The sefirah of beauty is located along the central axis of the Tree of Life model of the sefirot, and in the body, it corresponds to the heart (the other two correspond to the right and left arm respectively). It is then fitting that chunky spaghetti sauce should also be called the most “hearty” of the varieties.
The third category also relates to the wealthy woman (the category mentioned in Ein Yaakov). In addition to being hearty, chunky spaghetti sauce is also termed “rich.”
Probably the implicit connotation when Gladwell spoke about “chunky” spaghetti sauce is that it at first appears unattractive, like something that no one would want. But after thorough research, it was discovered that a third of consumers really prefer the chunky variety. But as we have related this level to the sefirah of beauty, even those men that happen to marry thin women, know that throughout the years of pregnancy and child rearing, the beauty of one’s wife remains pristine no matter what her physical size happens to be that month.
Kabbalah Product Research
From these considerations alone, setting aside our knowledge of Howard’s discoveries for a minute, how many variations of spaghetti sauce would we expect to get? To say it another way, how many data clusters, which we now know to correspond to the sefirot, would be expect to find?
We explained above that the sefirah of knowledge relates to taste, and this it also is the “key” that opens up the six chambers or emotions of the heart. That being said, still speaking in the emotive realm (there are also superconscious or purely intellectual reasons why we choose one sauce over another), this would give us either six or 36 varieties; either the six emotive sefirot, or the inter-inclusion or square of these six.
Now returning back to the lecture, this is exactly what the outcome of thousands of taste tests came to be! Gladwell concludes by informing us that there are now six kinds of Ragus in 36 varieties.

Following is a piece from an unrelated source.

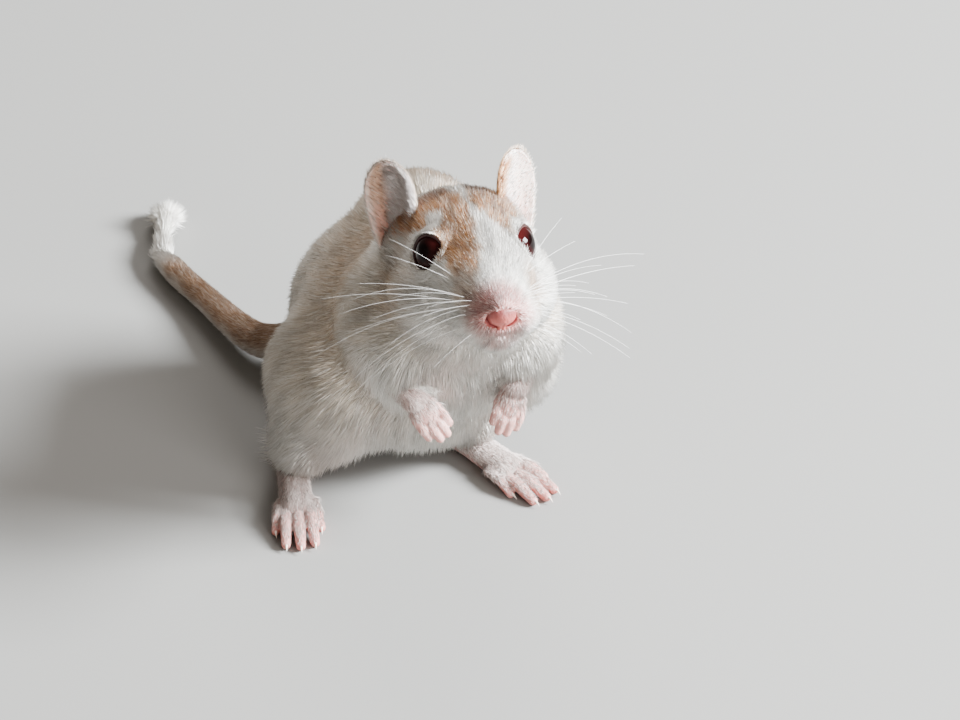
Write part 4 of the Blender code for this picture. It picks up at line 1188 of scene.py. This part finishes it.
# Ears: a thin curled cup of skin each, open forwards and out, with a rounded rim.
# Short ginger hair covers the back, and pale hair grows in streaks from the front rim over the pink inside.
# The back of the right ear's cup inside is tan, partly its own colour and partly painted shade.
EAR_BASE = (8.2, 9.0, 0.8)
EAR_TIP = (9.4, 11.2, 11.0)
EAR_SHIFT = -0.5
EAR_OPENING = (0.62, -0.78, 0.0)
EAR_HALF_WIDTH = 3.8
EAR_WALL = 0.5
EAR_CURLS = (160.0, 60.0)
EAR_ROOT_DEPTH = 2.2
EAR_ROOT_START = -0.15
EAR_LEAN = 0.6
EAR_WIDEST = 0.62
EAR_ROOT_WIDTH = 0.65
EAR_TIP_WIDTH = 0.10
EAR_TIP_POWER = 2.2
EAR_ROWS = 44
EAR_COLUMNS = 30
# Tan of the right ear's inner back wall: partly the ear's own colour, partly painted shade inside the cup
EAR_TAN_SHADE = (0.46, 0.28, 0.19)
EAR_PALE = (0.84, 0.66, 0.60)
EAR_STREAK = (0.98, 0.90, 0.87)
EAR_STREAK_HIDE = (0.93, 0.76, 0.72)


def ear_width(share):
    """Half width of the ear along its length: narrow at the root, widest past the middle."""
    if share < EAR_WIDEST:
        return EAR_ROOT_WIDTH + (1 - EAR_ROOT_WIDTH) * math.sin(math.pi / 2 * share / EAR_WIDEST)
    rest = (share - EAR_WIDEST) / (1 - EAR_WIDEST)
    return max(EAR_TIP_WIDTH, math.sqrt(max(0.0, 1 - rest ** EAR_TIP_POWER)))


def ear_axes(side):
    base = Vector((side * EAR_BASE[0] + EAR_SHIFT, *EAR_BASE[1:]))
    tip = Vector((side * EAR_TIP[0] + EAR_SHIFT, *EAR_TIP[1:]))
    axis = (tip - base).normalized()
    facing = Vector((side * EAR_OPENING[0], *EAR_OPENING[1:]))
    facing = (facing - axis * facing.dot(axis)).normalized()
    root = base - axis * EAR_ROOT_DEPTH
    return root, (tip - root).length, axis, facing, axis.cross(facing)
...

With this in mind, we can also redefine the expression “sex sells” into “six sells.” The psychological drive for self-fulfillment (which is both the beginning and end of all our decision making) relates to the sixth emotive sefirah of foundation. In the body, foundation corresponds to the organ of procreation, the brit milah. According to Kabbalah, when consumers begin looking for which product to purchase, they are seeking to actualize the latent potential within themselves. Instead of immodest advertising—which should be avoided under all circumstances—advertisers would do best to train themselves in the correct approach. An approach we called “six sells.”
The sages teach that there are at least 36 hidden tzadikim (righteous people) in every generation. As there are a total of 36 varieties, we can say that each of us would secretly like to manifest one of these 36. Aside from the interinclusion of the six emotive sefirot mentioned above, the inner reason why 36 was a complete number of flavors was because it represents our ability to actualize our potentials, as expressed in the fullest sense in the persona of a tzadik.
What we have just now explained is adapted from portions of the book “Consciousness & Choice: Finding Your Soulmate” by Harav Yitzchak Ginsburgh. The take home lesson is that if you want to create a line of varieties to your product, or come out with a variety that is not being serviced, there is no need to hire a food researcher or psychophysicist. Once you begin to think in conceptual terms, grounded in the wisdom of God and His Torah, then the whole schematic will become clear before your eyes.